*The task*: Can you reproduce the data beneath, keeping every line exact?

*Given data*:
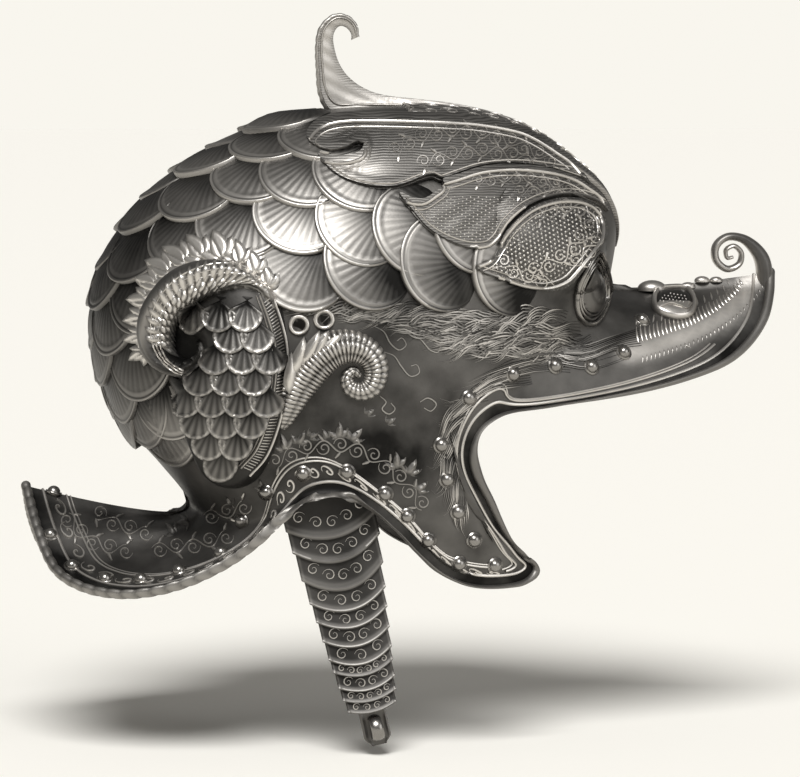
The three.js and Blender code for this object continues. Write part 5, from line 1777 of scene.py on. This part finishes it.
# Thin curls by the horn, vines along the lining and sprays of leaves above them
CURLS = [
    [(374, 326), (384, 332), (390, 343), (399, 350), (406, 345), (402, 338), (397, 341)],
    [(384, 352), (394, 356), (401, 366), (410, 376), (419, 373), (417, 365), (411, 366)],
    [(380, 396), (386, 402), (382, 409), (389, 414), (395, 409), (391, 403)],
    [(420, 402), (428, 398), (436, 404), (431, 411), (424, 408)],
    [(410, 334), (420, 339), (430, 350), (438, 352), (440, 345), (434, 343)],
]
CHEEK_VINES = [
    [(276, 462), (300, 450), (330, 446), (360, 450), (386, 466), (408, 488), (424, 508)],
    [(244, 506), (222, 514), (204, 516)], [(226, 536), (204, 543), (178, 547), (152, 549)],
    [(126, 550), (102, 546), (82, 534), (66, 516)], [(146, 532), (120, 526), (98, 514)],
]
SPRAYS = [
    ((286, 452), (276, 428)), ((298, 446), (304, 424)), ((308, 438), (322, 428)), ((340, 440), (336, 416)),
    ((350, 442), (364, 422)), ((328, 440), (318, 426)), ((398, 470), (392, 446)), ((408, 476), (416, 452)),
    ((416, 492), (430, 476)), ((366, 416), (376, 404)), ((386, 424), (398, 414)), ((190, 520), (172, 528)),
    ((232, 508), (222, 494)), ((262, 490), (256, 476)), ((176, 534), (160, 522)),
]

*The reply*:
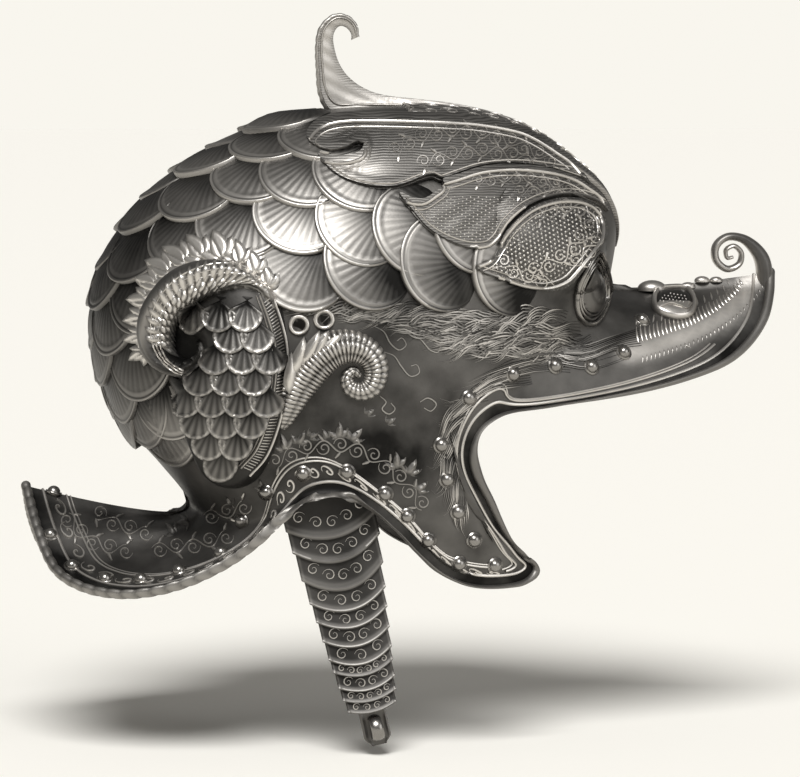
The three.js and Blender code for this object continues. Write part 5, from line 1777 of scene.py on. This part finishes it.
# Thin curls by the horn, vines along the lining and sprays of leaves above them
CURLS = [
    [(374, 326), (384, 332), (390, 343), (399, 350), (406, 345), (402, 338), (397, 341)],
    [(384, 352), (394, 356), (401, 366), (410, 376), (419, 373), (417, 365), (411, 366)],
    [(380, 396), (386, 402), (382, 409), (389, 414), (395, 409), (391, 403)],
    [(420, 402), (428, 398), (436, 404), (431, 411), (424, 408)],
    [(410, 334), (420, 339), (430, 350), (438, 352), (440, 345), (434, 343)],
]
CHEEK_VINES = [
    [(276, 462), (300, 450), (330, 446), (360, 450), (386, 466), (408, 488), (424, 508)],
    [(244, 506), (222, 514), (204, 516)], [(226, 536), (204, 543), (178, 547), (152, 549)],
    [(126, 550), (102, 546), (82, 534), (66, 516)], [(146, 532), (120, 526), (98, 514)],
]
SPRAYS = [
    ((286, 452), (276, 428)), ((298, 446), (304, 424)), ((308, 438), (322, 428)), ((340, 440), (336, 416)),
    ((350, 442), (364, 422)), ((328, 440), (318, 426)), ((398, 470), (392, 446)), ((408, 476), (416, 452)),
    ((416, 492), (430, 476)), ((366, 416), (376, 404)), ((386, 424), (398, 414)), ((190, 520), (172, 528)),
    ((232, 508), (222, 494)), ((262, 490), (256, 476)), ((176, 534), (160, 522)),
]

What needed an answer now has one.